→ Goal
Repeat exactly the lines of the listing below, please, starting with the first and ending with the line containing "# under it, and"; leave out the rest.

● ● ● ● ● ● ●

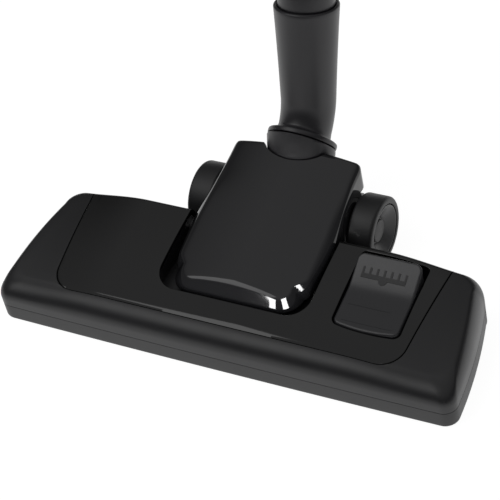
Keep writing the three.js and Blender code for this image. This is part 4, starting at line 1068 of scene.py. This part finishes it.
def brush_mark():
    """The mark of a brush on the rear tread: a bar, a row of teeth behind it and a round knob before it."""
    bar = tread_strip("brush_mark_bar", (-14, 12), (5.4, 7.6), MARK)
    for i, u in enumerate(np.linspace(*MARK_SPAN, TEETH)):
        join_visible(bar, tread_strip(f"mark_tooth_{i}", (u, u + TOOTH_WIDTH), (7.0, 10.8), MARK))
    turn = np.linspace(np.pi, 2 * np.pi, 20)
    knob = np.column_stack([PEDAL_X - 1 + KNOB_R * np.cos(turn), CREASE + 5.8 + KNOB_R * np.sin(turn)])
    join_visible(bar, on_tread("mark_knob", knob, MARK))
    return bar

# %% [markdown]
# ## The pedal itself
#
# The rocker is an open shell on a round bearing. The plate is cut from below twice: once for the space
# under it, and once for the hollow inside its walls.

# %% The pedal
def pedal():
    """A plate under the treads, hollowed from below, with a bearing for the pin, two lines and the mark."""
    body = plate("pedal_skin", pedal_outline, pedal_height, 18, 1.3, shrink=60)
    low = PIN_Z - 5.5
    under = [(-30, 0), (60, 0), (60, 32), (PEDAL_REAR - 3, 31), (CREASE, low), (-30, low)]
    cut(body, side_prism("underside", under, 40, 120))
    inside = plate(
        "inside", lambda g: pedal_outline(g - 2), lambda x, y: pedal_height(x, y) - PEDAL_WALL, 0, 0.6
    )
    cut(body, inside)
    left, right = PEDAL_X - PEDAL_HALF + 1.5, PEDAL_X + PEDAL_HALF - 1.5
    bearing = turned_rings([(2.1, left), (4, left), (4, right), (2.1, right)], CREASE, PIN_Z, 48)
    join(body, skin("bearing", bearing, closed=True))
    hole = turned_rings([(PIN_HOLE_R, PEDAL_X - 30), (PIN_HOLE_R, PEDAL_X + 30)], CREASE, PIN_Z, 48)
    cut(body, skin("pin_hole", hole))
    settle(body, "pedal", "satin_plastic", PEDAL, "pedal", crease=35)
    tread_strip("tread_line_middle", (-14.6, 9.8), (-11.0, -10.5), PEDAL, lift_by=0.18)
    tread_strip("tread_line_front", (-14.4, 14.4), (-21.4, -20.9), PEDAL, lift_by=0.18)
    brush_mark()


pedal()

# %% [markdown]
# ## Bristle strips
#
# Each strip is a spine with two rows of tufts. Bristles could be hair, but real filaments of plastic are
# thick enough to be seen one by one. A tuft is a ring of tapered filaments that spread a little towards
# their tips.

# %% Bristle strips
STRIP_TOP, STRIP_TIP, SPINE_LOW = 7.85, 0.65, 4.6
TUFT_PITCH, ROW_HALF, TUFT_R = 2.4, 0.85, 0.5
FILAMENTS, SIDES = 7, 5
ROOT_R, TIP_R, SPREAD, JITTER = 0.2, 0.13, 0.18, 0.14
SEED = 7


def directions(count):
    """Unit vectors at even angles round a circle."""
    angle = np.arange(count) * 2 * np.pi / count
    return np.column_stack([np.cos(angle), np.sin(angle)])


def tufts(name, x0, x1, y):
    """Two rows of tufts, each a ring of closed filaments: a root ring inside the spine and a smaller tip
    ring, moved out by SPREAD and by a seeded jitter."""
    chance = np.random.default_rng(SEED)
    count = int((x1 - x0 - 2 * TUFT_R) / TUFT_PITCH)
    along = np.linspace(x0 + 1.2, x1 - 1.2, count)
    centres = np.array([(x, y + row) for row in (-ROW_HALF, ROW_HALF) for x in along])
    ring = directions(FILAMENTS)
    roots = (centres[:, None] + ring * TUFT_R).reshape(-1, 2)
    tips = roots + np.tile(ring * SPREAD, (len(centres), 1)) + chance.uniform(-JITTER, JITTER, roots.shape)
    corners = directions(SIDES)
    tip_height = np.full((len(tips), SIDES, 1), STRIP_TIP)
    root_height = np.full((len(roots), SIDES, 1), SPINE_LOW + 0.4)
    low = np.concatenate([tips[:, None] + corners * TIP_R, tip_height], axis=2)
    high = np.concatenate([roots[:, None] + corners * ROOT_R, root_height], axis=2)
    points = np.concatenate([low, high], axis=1).reshape(-1, 3)
    bottom = np.arange(0, len(points), 2 * SIDES)[:, None] + np.arange(SIDES)
    top = bottom + SIDES
    sides = np.stack([bottom, np.roll(bottom, -1, 1), np.roll(top, -1, 1), top], -1).reshape(-1, 4)
    return object_from(name, points, bottom[:, ::-1].tolist() + top.tolist() + sides.tolist())


def bristle_strip(name, x0, x1, y, node):
    """A spine with its tufts, which rides on the carrier."""
    spine = block(name, (x0, y - STRIP_HALF, SPINE_LOW), (x1, y + STRIP_HALF, STRIP_TOP))
    join_visible(spine, tufts(name + "_tufts", x0, x1, y))
    settle(spine, "brush_carrier", "bristle", BRISTLE, node)


REAR_IN = REAR_STRIP_IN + 1
bristle_strip("bristles_front", -STRIP_END, STRIP_END, FRONT_STRIP, "bristle_strip_front")
bristle_strip("bristles_rear_left", -STRIP_END, -REAR_IN, REAR_STRIP, "bristle_strip_rear_left")
bristle_strip("bristles_rear_right", REAR_IN, STRIP_END, REAR_STRIP, "bristle_strip_rear_right")

# %% [markdown]
# ## Parts that keep their first shape
#
# The sole, the duct, the barrel and the small fittings show little, and their first shape is already
# theirs. They take a finish and nothing else.

# %% Plain parts
def plain_parts():
    """Gives the parts that show only from below or inside their finish."""
    finishes = {
        "sole_plate": SOLE, "air_duct": INNER, "duct_seal": SEAL, "brush_carrier": INNER,
        "tilt_barrel": INNER, "barrel_end_left": INNER, "barrel_end_right": INNER, "pedal_pin": ZINC,
        "carrier_spring_left": ZINC, "carrier_spring_right": ZINC,
        "lint_strip_left": LINT, "lint_strip_right": LINT,
    }
    finishes.update({f"base_screw_{i}": ZINC for i in range(1, 7)})
    for name, material in finishes.items():
        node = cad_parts[name]
        node.data.materials.clear()
        node.data.materials.append(material)
    print(len(finishes), "plain parts have a finish")


plain_parts()

# %% [markdown]
# ## Floor and world
#
# Goods like this are usually shown on pure white. A floor that glows almost by itself stays white, and a
# world that is dim near the horizon and brighter overhead keeps the black plastic dark at its sides.

# %% Floor and world
def studio_floor():
    """A white floor that glows almost as brightly as it looks, so that shadows stay faint."""
    bpy.ops.mesh.primitive_plane_add(size=6, location=(0, 0, -0.0002))
    floor = bpy.context.object
    floor.name = "studio_floor"
    paint = bpy.data.materials.new("floor_paint")
    paint.use_nodes = True
    shader = paint.node_tree.nodes["Principled BSDF"]
    shader.inputs["Base Color"].default_value = (0.2, 0.2, 0.2, 1)
    shader.inputs["Roughness"].default_value = 0.9
    shader.inputs["Emission Color"].default_value = (1, 1, 1, 1)
    shader.inputs["Emission Strength"].default_value = 0.94
    floor.data.materials.append(paint)


def studio_world():
    """A white world whose strength climbs with height, and which is plain white behind the object."""
    world = bpy.data.worlds.new("studio_world")
    world.use_nodes = True
    nodes, links = world.node_tree.nodes, world.node_tree.links
    sky = nodes["Background"]
    place = nodes.new("ShaderNodeTexCoord")
    split = nodes.new("ShaderNodeSeparateXYZ")
    climb = nodes.new("ShaderNodeMapRange")
    climb.inputs["From Min"].default_value = 0.5
    climb.inputs["From Max"].default_value = 0.88
    climb.inputs["To Min"].default_value = 0.1
    climb.inputs["To Max"].default_value = 0.46
    links.new(place.outputs["Generated"], split.inputs["Vector"])
    links.new(split.outputs["Z"], climb.inputs["Value"])
    links.new(climb.outputs["Result"], sky.inputs["Strength"])
    seen = nodes.new("ShaderNodeBackground")
    seen.inputs["Strength"].default_value = 1
    path = nodes.new("ShaderNodeLightPath")
    choose = nodes.new("ShaderNodeMixShader")
    links.new(path.outputs["Is Camera Ray"], choose.inputs[0])
    links.new(sky.outputs["Background"], choose.inputs[1])
    links.new(seen.outputs["Background"], choose.inputs[2])
    links.new(choose.outputs["Shader"], nodes["World Output"].inputs["Surface"])
    for background in (sky, seen):
        background.inputs["Color"].default_value = (1, 1, 1, 1)
    bpy.context.scene.world = world
    bpy.context.scene.view_settings.view_transform = "Standard"


studio_floor()
studio_world()

# %% [markdown]
# ## Lights
#
# Polished plastic shows its lights as shapes, so their size and place matter more than their power. One
# wide softbox gives the long soft highlight on the roll, and two more lights are linked to the hood
# alone, where they leave two bright marks on its front corner.

# %% Lights
def softbox(name, direction, distance, size, watts):
    """A rectangular area light at a distance along a direction from the aim, turned towards it."""
    toward = Vector(direction).normalized()
    data = bpy.data.lights.new(name, "AREA")
    data.shape = "RECTANGLE"
    data.size, data.size_y = size
    data.energy = watts
    lamp = bpy.data.objects.new(name, data)
    bpy.context.collection.objects.link(lamp)
    lamp.location = Vector(AIM) + toward * distance
    lamp.rotation_euler = toward.to_track_quat("Z", "Y").to_euler()
    return lamp


def hood_lights():
    """Two lights that only the hood receives: two bright marks on its front corner."""
    hood_only = bpy.data.collections.new("lit_by_hood_lights")
    hood_only.objects.link(bpy.data.objects["hood_skin"])
    for name, direction in (("hood_light_left", (-0.18, -0.92, 0.335)),
                            ("hood_light_right", (0.633, -0.661, 0.403))):
        lamp = softbox(name, direction, 1.3, (0.5, 0.9), 38)
        lamp.light_linking.receiver_collection = hood_only


softbox("front_softbox", (-0.42, -0.34, 0.857), 1.4, (1.0, 0.8), 4.0)
hood_lights()
print(len(bpy.data.lights), "lights")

● ● ● ● ● ● ●

→ Correct result
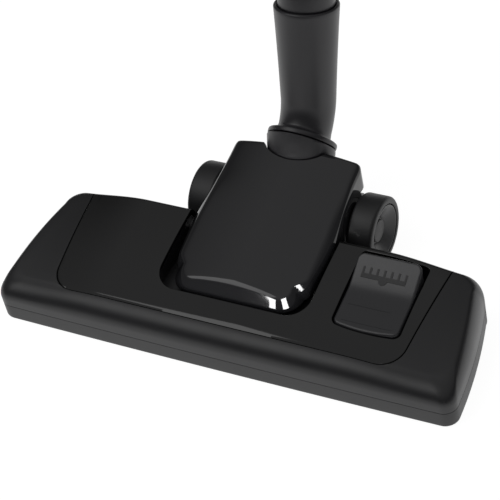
Keep writing the three.js and Blender code for this image. This is part 4, starting at line 1068 of scene.py. This part finishes it.
def brush_mark():
    """The mark of a brush on the rear tread: a bar, a row of teeth behind it and a round knob before it."""
    bar = tread_strip("brush_mark_bar", (-14, 12), (5.4, 7.6), MARK)
    for i, u in enumerate(np.linspace(*MARK_SPAN, TEETH)):
        join_visible(bar, tread_strip(f"mark_tooth_{i}", (u, u + TOOTH_WIDTH), (7.0, 10.8), MARK))
    turn = np.linspace(np.pi, 2 * np.pi, 20)
    knob = np.column_stack([PEDAL_X - 1 + KNOB_R * np.cos(turn), CREASE + 5.8 + KNOB_R * np.sin(turn)])
    join_visible(bar, on_tread("mark_knob", knob, MARK))
    return bar

# %% [markdown]
# ## The pedal itself
#
# The rocker is an open shell on a round bearing. The plate is cut from below twice: once for the space
# under it, and once for the hollow inside its walls.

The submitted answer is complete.